** start **
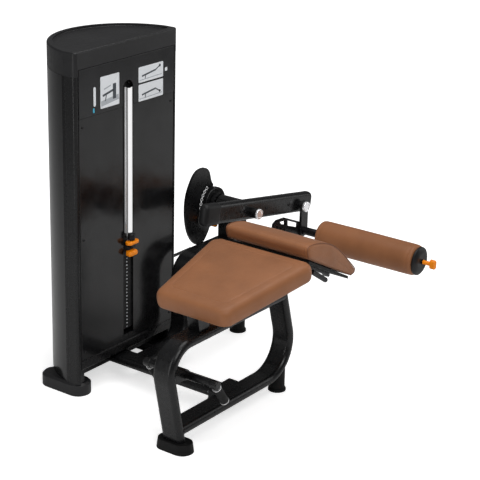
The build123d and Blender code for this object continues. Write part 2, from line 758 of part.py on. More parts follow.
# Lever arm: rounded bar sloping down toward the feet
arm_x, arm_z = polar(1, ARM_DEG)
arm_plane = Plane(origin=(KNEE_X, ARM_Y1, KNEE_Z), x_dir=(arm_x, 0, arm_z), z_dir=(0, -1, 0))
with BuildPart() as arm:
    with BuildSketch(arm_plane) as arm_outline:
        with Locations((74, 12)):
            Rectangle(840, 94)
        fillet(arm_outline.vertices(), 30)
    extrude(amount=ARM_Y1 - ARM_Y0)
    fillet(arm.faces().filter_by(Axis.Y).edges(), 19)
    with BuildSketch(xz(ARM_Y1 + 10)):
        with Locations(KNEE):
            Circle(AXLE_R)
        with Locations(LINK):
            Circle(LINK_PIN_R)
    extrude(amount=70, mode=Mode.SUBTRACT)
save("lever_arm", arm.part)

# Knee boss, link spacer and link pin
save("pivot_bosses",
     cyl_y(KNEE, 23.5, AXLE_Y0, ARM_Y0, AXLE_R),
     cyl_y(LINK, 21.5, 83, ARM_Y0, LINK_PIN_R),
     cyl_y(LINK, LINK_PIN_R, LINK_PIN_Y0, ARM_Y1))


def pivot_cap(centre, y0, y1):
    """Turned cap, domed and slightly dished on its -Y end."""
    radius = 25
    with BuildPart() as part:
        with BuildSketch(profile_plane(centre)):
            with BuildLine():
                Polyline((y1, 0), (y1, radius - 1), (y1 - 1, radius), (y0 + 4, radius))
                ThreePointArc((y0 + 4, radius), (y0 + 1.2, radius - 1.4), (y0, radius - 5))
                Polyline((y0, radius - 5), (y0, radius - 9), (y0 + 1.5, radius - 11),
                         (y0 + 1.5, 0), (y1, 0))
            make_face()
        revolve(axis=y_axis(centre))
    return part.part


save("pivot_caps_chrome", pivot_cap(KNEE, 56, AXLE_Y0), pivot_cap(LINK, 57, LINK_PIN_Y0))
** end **
◆ Exercise requirements:
Print, unaltered, every line from the beginning of the material down to the line with "cyl_y(LINK, LINK_PIN_R, LINK_PIN_Y0, ARM_Y1))".

◆ Result of the exercise:
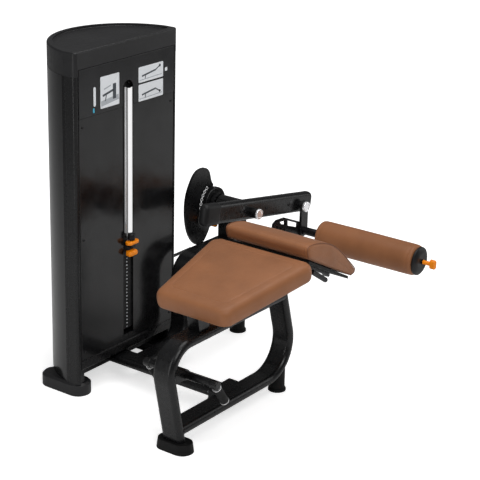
The build123d and Blender code for this object continues. Write part 2, from line 758 of part.py on. More parts follow.
# Lever arm: rounded bar sloping down toward the feet
arm_x, arm_z = polar(1, ARM_DEG)
arm_plane = Plane(origin=(KNEE_X, ARM_Y1, KNEE_Z), x_dir=(arm_x, 0, arm_z), z_dir=(0, -1, 0))
with BuildPart() as arm:
    with BuildSketch(arm_plane) as arm_outline:
        with Locations((74, 12)):
            Rectangle(840, 94)
        fillet(arm_outline.vertices(), 30)
    extrude(amount=ARM_Y1 - ARM_Y0)
    fillet(arm.faces().filter_by(Axis.Y).edges(), 19)
    with BuildSketch(xz(ARM_Y1 + 10)):
        with Locations(KNEE):
            Circle(AXLE_R)
        with Locations(LINK):
            Circle(LINK_PIN_R)
    extrude(amount=70, mode=Mode.SUBTRACT)
save("lever_arm", arm.part)

# Knee boss, link spacer and link pin
save("pivot_bosses",
     cyl_y(KNEE, 23.5, AXLE_Y0, ARM_Y0, AXLE_R),
     cyl_y(LINK, 21.5, 83, ARM_Y0, LINK_PIN_R),
     cyl_y(LINK, LINK_PIN_R, LINK_PIN_Y0, ARM_Y1))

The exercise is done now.